At the same time, he is banking on stirring Hindu nationalism by accusing the Congress party of being soft on nuclear-rival Pakistan and terrorism, pandering to minority Muslims for votes and pampering Kashmiri separatists.

Opposition parties accuse Modi of digressing from the main issues affecting nearly 70% of population living in villages and small towns. The opposition is challenging him over India’s 6.1% unemployment rate — the highest in decades— and the economic difficulties of farmers hurt by low crop prices that led many to take own lives. Opposition officials have also alleged corruption in a deal for India to purchase French fighter jets.

“Modi personally has been the most visible prime minister,” said Nilanjan Mukhopadhyay, a political commentator and biographer of Modi. But he adds, “There could be an element of fatigue also. People at the end of it are looking at their bottomline. I think the issues of employment and rural distress are very important.”

Throughout the monthlong campaign, Modi has projected himself as a “chowkidar,” or watchman, guarding the country’s interests.

Rahul Gandhi, 48-year-old scion of the Nehru-Gandhi family and the Congress party president, has accused Modi of buying 36 French Rafale fighters jets at an exorbitant price, and helping a private industrialist by promoting him as an offset partner of Dassault, the aircraft manufacturer.

Gandhi adopted a rallying cry of “Chowkidar Chor Hai,” or “the watchman is a thief.”

Stung by the accusation, Modi accused Rajiv Gandhi, Rahul Gandhi’s late father and former prime minister of India, of corruption — an apparent reference to the purchase by India of Swedish Bofors artillery guns in 1980s. Rajiv Gandhi was accused of receiving kickbacks for the deal, but the allegation was never proved in court.

Modi also is unsparing in his criticism of Rahul Gandhi’s great-grandfather and India’s first prime minister, Jawaharlal Nehru, blaming him for the country’s border disputes with China and Pakistan and a lack of development while he was at the helm 1947 to 1964.

Rahul reacted with a tweet: “Dear Mr Modi, Your recent statements, interviews & videos are giving India the distinct feeling that you’re cracking under pressure.”

He has challenged Modi to a public debate over the Rafale aircraft deal.
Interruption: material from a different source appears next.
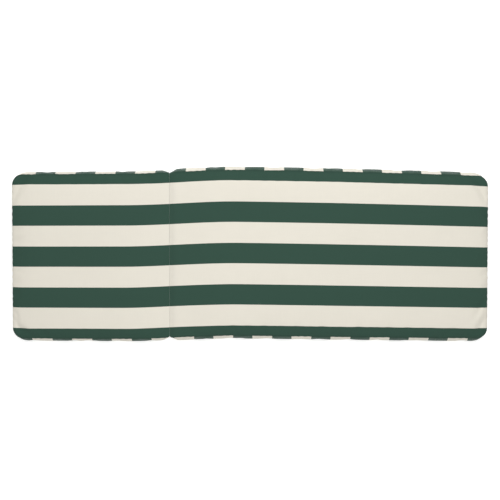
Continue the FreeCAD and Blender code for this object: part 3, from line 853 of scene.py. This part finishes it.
# %% [markdown]
# ## Topstitching
# A line of straight stitches holds each gusset's folded edge. One stitch is a short thread that
# comes up, runs along the cloth and goes down again: height = sin(pi t) ^ 0.5 over its length.

# %% Stitch rows
STITCH_LENGTH = 3.3 * MM
STITCH_PITCH = 4.4 * MM
THREAD_RADIUS = 0.28 * MM
EDGE_TO_STITCH = 4.5 * MM
THREAD_ARCH, THREAD_SUNK = 1.5, 0.9


def stitch_shape(length):
    """A short arched tube, sunk at both ends."""
    t = np.linspace(0, 1, 7)
    arch = np.sin(np.pi * t) ** 0.5
    height = THREAD_RADIUS * (THREAD_ARCH * arch - THREAD_SUNK)
    path = np.stack([(t - 0.5) * length, np.zeros_like(t), height], axis=-1)
    side = np.broadcast_to([0.0, 1.0, 0.0], path.shape)
    up = np.broadcast_to([0.0, 0.0, 1.0], path.shape)
    return tube(path, side, up, THREAD_RADIUS * (0.75 + 0.25 * arch), 6)


def stitch_row(name, section, y, z, along, length=STITCH_LENGTH):
    """Stitches on the far end's cloth at places y, z, each running along a direction."""
    points, normals = on_cloth(section, y, z)
    directions = np.broadcast_to(along, normals.shape).astype(float)
    row = add_repeated(name, stitch_shape(length), frames_on(normals, directions), points)
    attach(row, section.name)
    return row


threads = [binding]
for section in SECTIONS:
    room = GUSSET_HALF - POCKET_FADE
    along_zip = np.arange(-room, room, STITCH_PITCH)
    shift = lay(np.array([[HINGE_X + section.points * section.length, 0, 0]]))[0, 1]
    for side, height in (("upper", ZIP_HIGH + EDGE_TO_STITCH), ("lower", ZIP_LOW - EDGE_TO_STITCH)):
        places = np.full_like(along_zip, height)
        name = f"{section.name}_topstitch_{side}"
        threads.append(stitch_row(name, section, along_zip + shift, places, (0, 1, 0)))
print(f"{len(threads) - 1} rows of about {len(along_zip)} stitches")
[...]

But Modi so far has ignored the challenge.

Gandhi’s biggest political triumph since he joined politics 15 years ago was easily his party’s win in assembly elections in December, wrangling power away from Modi’s BJP in the states of Rajasthan, Madya Pradesh and Chhattisgarh.
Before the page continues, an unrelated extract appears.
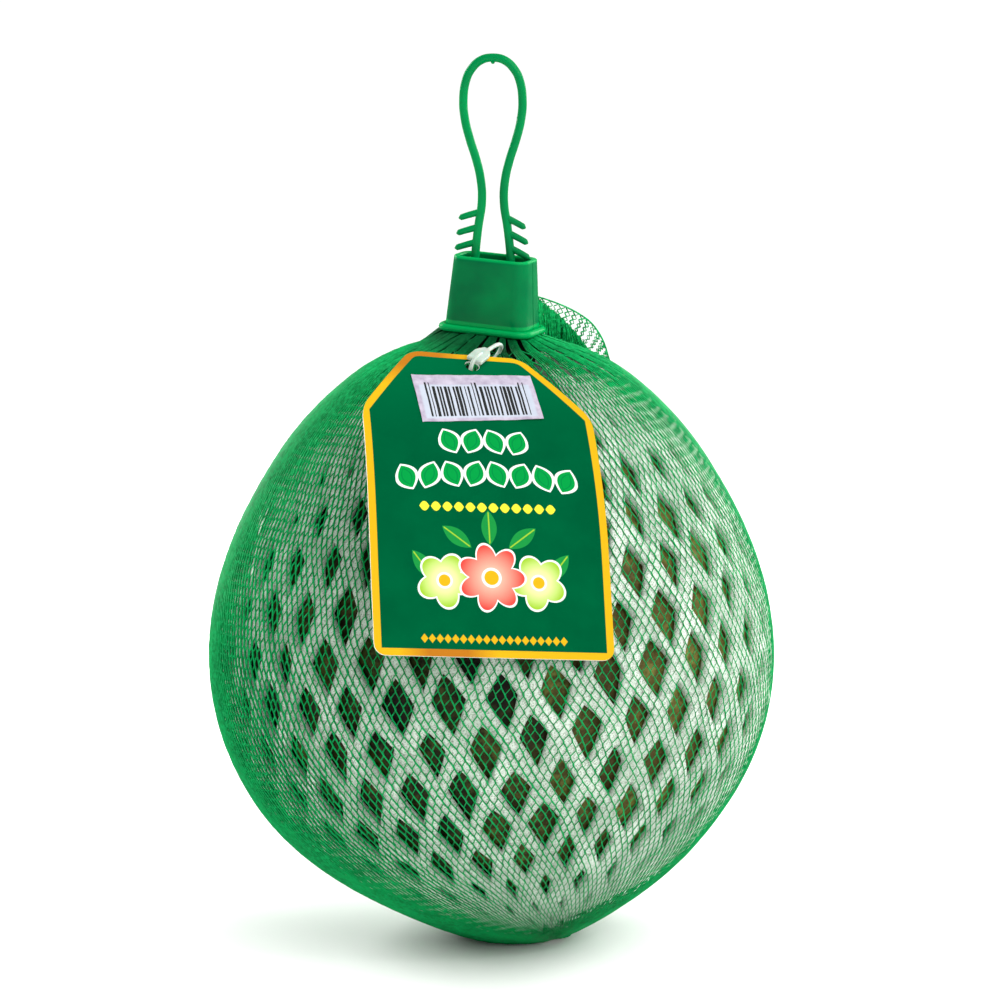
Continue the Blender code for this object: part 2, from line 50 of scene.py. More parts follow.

The opposition has also accused Modi of a following a pattern of antagonism against Muslims since his government government came to power in 2014.

Modi has adopted a nationalist pitch in trying to win votes from the country’s Hindu majority by projecting a tough stance against Pakistan, India’s Muslim-majority neighbour and archrival.

Human Rights Watch reported an increase in attacks by so-called cow vigilantes against Muslims and lower-caste Hindus suspected of illegally transporting cattle or eating beef in recent years. Hindus comprise more than 80% of India’s 1.3 billion people and Muslims nearly 16%.